Nach den “Derricks“ und “Alten“ ermittelt eine Frau im ZDF-Freitagskrimi: Katharina Böhm ist Kommissarin Vera Lanz alias “Die Chefin“.

Nach 60 Minuten weiß der Zuschauer eine Menge über Vera Lanz, Hauptkommissarin bei der Münchner Mordkommission. Sie trägt tief ausgeschnittene Shirts, Metallschmuck und die für Fernsehpolizistinnen unvermeidliche enge schwarze Lederjacke. Lanz hat einen Erdnuss-Fimmel, vertilgt das Zeug in Familienpackungsgröße. Zum Frühstück, Mittag- und Abendessen. Und zwischendurch. Die halbwüchsige Tochter kocht für sie, damit die Mutter gelegentlich etwas anderes als Fast Food in sich hineinstopft. Auch die Affäre mit dem Staatsanwalt tröstet sie nicht über den Tod ihres Mannes hinweg, der im Dienst erschossen wurde. Immerhin: Beim Bluse-Zuknöpfen leiert sie dem Staatsanwalt einen Durchsuchungsbefehl aus der Tasche.

"Die Chefin" heißt die neue Krimireihe, die das ZDF wie eine Ode an die Emanzipation verkauft: Nach den alten Herren, den Derricks und Alten und Kriminalisten, ermittelt, aufgepasst, nun erstmals eine Frau im ZDF-Freitagskrimi. Gespielt wird sie von Katharina Böhm, die ihre Karriere als Zwölfjährige bei "Heidi" begonnen hat, in den letzten Jahren etwa in Lars Beckers "Nachtschicht" zu sehen war.

Nun ist es ja im Grunde so: Wenn es etwas gibt, das die Welt noch weniger braucht als Quiz-Revivals oder eine Sendung mehr mit Markus Lanz, dann ist es eine weitere Krimiserie mit einer Kommissarin im Mittelpunkt. Es gibt Senta Berger und "Das Duo" Lisa Martinek und Charlotte Schwab am Sonnabend, etliche "Tatort"-Ermittlerinnen, von denen Furtwängler und Folkerts nur die bekanntesten sind, Sat.1 hat kürzlich "Hannah Mangold und Lucy Palm" in Serie geschickt. Andererseits ist dies das Jahr, in dem Mädchen zur Hauptsendezeit davon träumen, "Das perfekte Model" zu werden, junge Frauen alles tun, um einem "Bachelor" namens Paul zu gefallen. Dann doch lieber starke weibliche Figuren, Polizistinnen, Profilerinnen, Polizeipsychologinnen. Und warum nicht Vera Lanz?

Die Ähnlichkeiten mit der einst von Hannelore Elsner dargestellten "Kommissarin" sind nicht zu übersehen.
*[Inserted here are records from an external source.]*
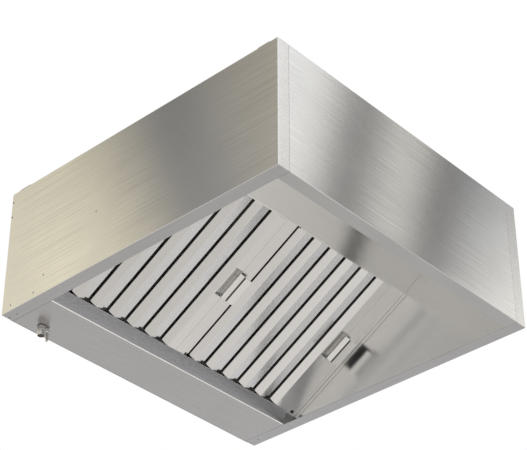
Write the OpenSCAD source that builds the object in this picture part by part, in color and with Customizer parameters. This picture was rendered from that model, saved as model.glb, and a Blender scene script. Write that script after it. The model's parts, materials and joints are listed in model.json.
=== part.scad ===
// Wall-mounted commercial exhaust hood in folded stainless sheet, in millimetres.
// X runs along the wall, Y towards the wall (its face is y = 0), Z up, the lower rim is z = 0.

/* [Canopy] */
// Width of the hood along the wall
hood_w = 1000; // [970:10:1200]
// Depth of the hood from the wall to the front face
hood_d = 1000; // [900:10:1200]
// Height of the canopy box
hood_h = 400; // [385:5:440]
// Thickness of the stainless sheet
sheet = 1; // [0.8:0.1:1.3]
// Width of the bottom flanges and of the side panels' front returns
flange_w = 40; // [34:1:45]
// Width of the returns along the top and the rear edges
return_w = 30; // [26:1:34]
// Height of the upturned hem on the front flange
hem_h = 8; // [5:1:12]
// Width of the strips behind the two front seams
strip_w = 36; // [24:2:40]

/* [Filters] */
// Slope of the filters above level, in degrees
slope = 30; // [27:1:34]
// Width of the filler panel left of the filters
filler_w = 85; // [65:1:110]
// Width of the flat flange along a filter's right edge
edge_flange_w = 46; // [42:1:52]
// Length of one filter up the slope
filter_len = 510; // [490:5:520]
// Thickness of one filter
filter_t = 25; // [24:1:30]
// Gap between two filters, and between a filter and the filler panel
filter_gap = 9; // [6:1:12]
// Travel of a filter up into its pocket
filter_lift = 14; // [10:1:18]
// Pitch of the front baffles
baffle_pitch = 68; // [66:1:69]
// Width of a front baffle
baffle_w = 58; // [54:1:60]
// Rise of a baffle's ridge above its edges
baffle_rise = 9; // [7:0.5:11]
// Length of the pull handle's recess
handle_len = 97; // [85:1:110]
// Width of the pull handle's recess
recess_w = 24; // [20:1:25]
// Height of the handle's lip above the filter's face
handle_h = 20; // [16:1:24]

/* [Grease trough] */
// Depth of the trough's bottom from the wall
trough_d = 155; // [145:1:170]
// Height of the trough's front lip
trough_h = 41; // [38:1:46]
// Forward lean of the trough's front wall
trough_lean = 15.5; // [13:0.5:18]
// Height of the trough's rear upstand
upstand_h = 45; // [35:1:60]

/* [Drain] */
// Distance of the drain from the hood's left side
drain_in = 109; // [100:1:140]
// Distance of the drain from the wall
drain_back = 40; // [34:1:60]
// Outer diameter of the drain outlet
outlet_d = 22; // [20:1:26]
// Length of the drain outlet below the trough
outlet_len = 30; // [26:1:40]
// Diameter of the lever's rod
lever_d = 8; // [6:0.5:9]
// Length of the lever below its axis
lever_len = 32; // [26:1:40]

/* [Duct and fixings] */
// Outer diameter of the duct collar
duct_d = 250; // [200:5:300]
// Height of the duct collar above the top
duct_h = 50; // [40:1:80]
// Distance of the duct's axis from the wall
duct_back = 400; // [360:5:440]
// Distance of the wall fixing holes from the hood's sides
fix_in = 100; // [90:5:150]
// Diameter of the wall fixing holes
fix_hole_d = 11; // [9:0.5:13]
// Distance of the hanger holes from the hood's sides
hang_inset = 50; // [46:1:60]
// Diameter of the hanger holes
hang_hole_d = 9; // [7:0.5:11]
// Diameter of the holes that join one hood to the next
join_hole_d = 5.5; // [4.5:0.5:6.5]

/* [Hidden] */
$fn = 48;

// General clearances
seam = 0.3;
cut = 5;

// Panels
half_w = hood_w / 2;
inner_w = half_w - sheet;
panel_w = half_w - flange_w - seam;
ceiling = hood_h - 2 * sheet;
join_edge = 5;
join_drop = 30;
join_pitch = 50;

// Rivets
rivet_d = 4.8;
rivet_hole_d = 5;
rivet_head_d = 8;
rivet_head_h = 1.5;

// Trough outline in (y, z): lip, front edge of the bottom, rear corner, top of the upstand
trough_line = [[-trough_d - trough_lean, trough_h], [-trough_d, 0], [-sheet, 0], [-sheet, upstand_h]];
trough_x = panel_w - 2.7 * sheet;
cap_h = 28;
tab_set = 6;
tab_rivet_x = half_w - 22;
tab_rivet_ys = [-37, -7];
riser_rivet_z = 18;
riser_rivet_ys = [-126, -35];

// Slope plane of the filters' front faces, just behind the trough's lip
slope_up = [-cos(slope), sin(slope)];
slope_out = [-sin(slope), -cos(slope)];
slope_base = mitre(trough_line, 0, sheet) - seam * slope_out;

// Filter places along X
rail_face_w = 12.5;
rail_gap = 0.5;
filter_w = inner_w - (filler_w + rail_face_w + rail_gap) / 2 - filter_gap;
filter_2_x = inner_w - rail_face_w - rail_gap - filter_w;
filter_1_x = filter_2_x - filter_gap - filter_w;
filler_edge = filter_1_x - filter_gap;
rail_edge = filter_2_x + filter_w + rail_gap;

// Filter places up the slope
filter_drop = 7;
filter_top = filter_len - filter_drop;
rear_play = 1.3;
rear_w = filter_t + rear_play;
pocket_spare = 1.5;
pocket_end = filter_top + filter_lift + pocket_spare;
pocket_flange = 38.5;
pocket_hem = 15;
support_w = 19;
blank_cover = 12;
blank_hem = 15;
rail_rivet_in = 19;
rail_rivet_shares = [0.004, 0.445, 0.961];
bar_flange = 12;
bar_half_w = 14.5;

// Filter insides
baffle_x = 0.5;
last_least_w = 50;
baffle_n = floor((filter_w - baffle_x - edge_flange_w - last_least_w) / baffle_pitch);
baffle_lip = 5;
ridge_share = 0.431;
ridge_x = baffle_w * ridge_share;
last_x = baffle_x + baffle_n * baffle_pitch;
flange_x = filter_w - edge_flange_w;
last_w = flange_x - last_x;
top_band = 15;
band_t = filter_top - top_band;
rear_flange = 12;
slot_half_w = 5;
rear_half_w = 17;
rear_base_half_w = 13;
rear_front_w = 15.5;
corner_run = 18;
corner_rise = 5;
notch_w = 14;
notch_len = 9;
drain_slot_d = 5;

// Handle
recess_play = 0.5;
recess_end = flange_x - sheet - recess_play;
recess_x = recess_end - recess_w;
recess_t = 201;
recess_depth = 9;
lip_w = 35.5;
lip_start = 2;
lip_stop = 8;
pan_hem = 3;
handle_rivet_d = 4;
handle_rivet_side = 4;
handle_rivet_ts = [recess_t + 7, recess_t + handle_len - 22];

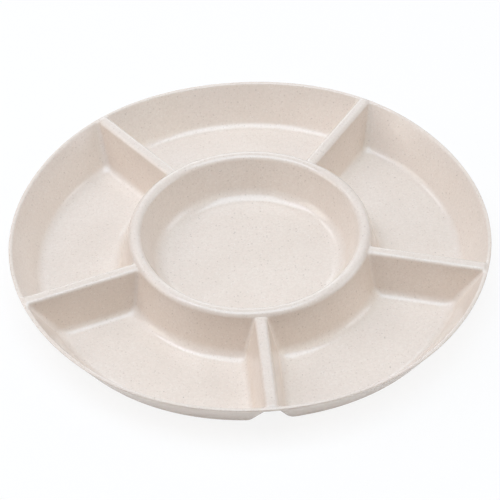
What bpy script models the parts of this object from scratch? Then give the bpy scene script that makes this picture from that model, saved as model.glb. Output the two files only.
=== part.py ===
"""Divided serving tray with five compartments round a raised centre well.

The tray is one thin plastic moulding.  Its skin has one thickness all over, so the dividers and the
ring round the well are hollow underneath.  Lengths are in metres, +Z is up, and the origin is the
middle of the plane that the tray stands on.  One divider points along -Y.

Only half of one compartment is modelled, from the middle of the compartment to the middle of the
divider.  A mirror makes it whole and an array sets the compartments round the well.
"""
import math
from collections import namedtuple

import bmesh
import bpy

# Overall sizes
COMPARTMENT_COUNT = 5
TRAY_RADIUS = 0.150          # to the outside of the rim
WALL = 0.0022                # thickness of the moulded skin
PAN_DEPTH = 0.0260           # from the rim at a divider down to a compartment's floor
RIM_DIP = 0.0014             # how far the rim sinks from a divider to the middle of a compartment
FOOT_BULGE = 0.0013          # how far the outer wall's foot bulges out there
DIVIDER_RISE = 0.0011        # how far the dividers stand above the rim beside them
RING_RISE = 0.0033           # how far the ring stands above the rim at a divider
WELL_DEPTH = 0.0255          # from the ring down to the well's floor

# Widths between the sharp corners that the walls would have without their rounded edges
RING_RADIUS = 0.0750         # to the outside of the ring's top
RING_WIDTH = 0.0065
DIVIDER_WIDTH = 0.0067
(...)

Nicht ein einziger Fall der ersten weiblichen Fernsehfahnderin ist in Erinnerung geblieben, dafür das hier: Lea Sommer liegt nach Dienstschluss im Flanellschlafanzug auf dem Sofa. Lea Sommer nippt badeschaumverhüllt am halbvollen Rotweinglas. Lea Sommer stöckelt klackklackklack zum Tatort. Auch in Sachen Verhörtaktik sind Sommer und Lanz Schwestern im Geiste: Machen einen auf Kätzchen im Streichelzoo, bevor sie die Fangfragenfalle zuschnappen lassen.

Apropos Verhör: In den 60 Filmminuten entspinnt sich natürlich ein Fall, ein Mord mit seinen Folgen, sonst wär's ja kein Krimi. Eine Journalistenschülerin wird vom Balkon gestürzt, sie hatte Neider, Feinde, Liebhaber und hinterlässt einen trauernden Vater. Interessanter als der Fall ist Vera Lanz' Partner, gespielt von Stefan Rudolf. Kommissar Jan Trompeter (mit Betonung auf der ersten Silbe) sieht auf den ersten Blick aus wie einer, der die Zigarette in der Büropflanze ausdrückt, ist aber von der grundguten Sorte, ein so lässiger wie uneitler Kollege ohne Testosteron-Problem - so einen hat man gern im Team. Mehr über ihn erfährt man hoffentlich in den nächsten Folgen. Vera Lanz könnte derweil in Ruhe ermitteln.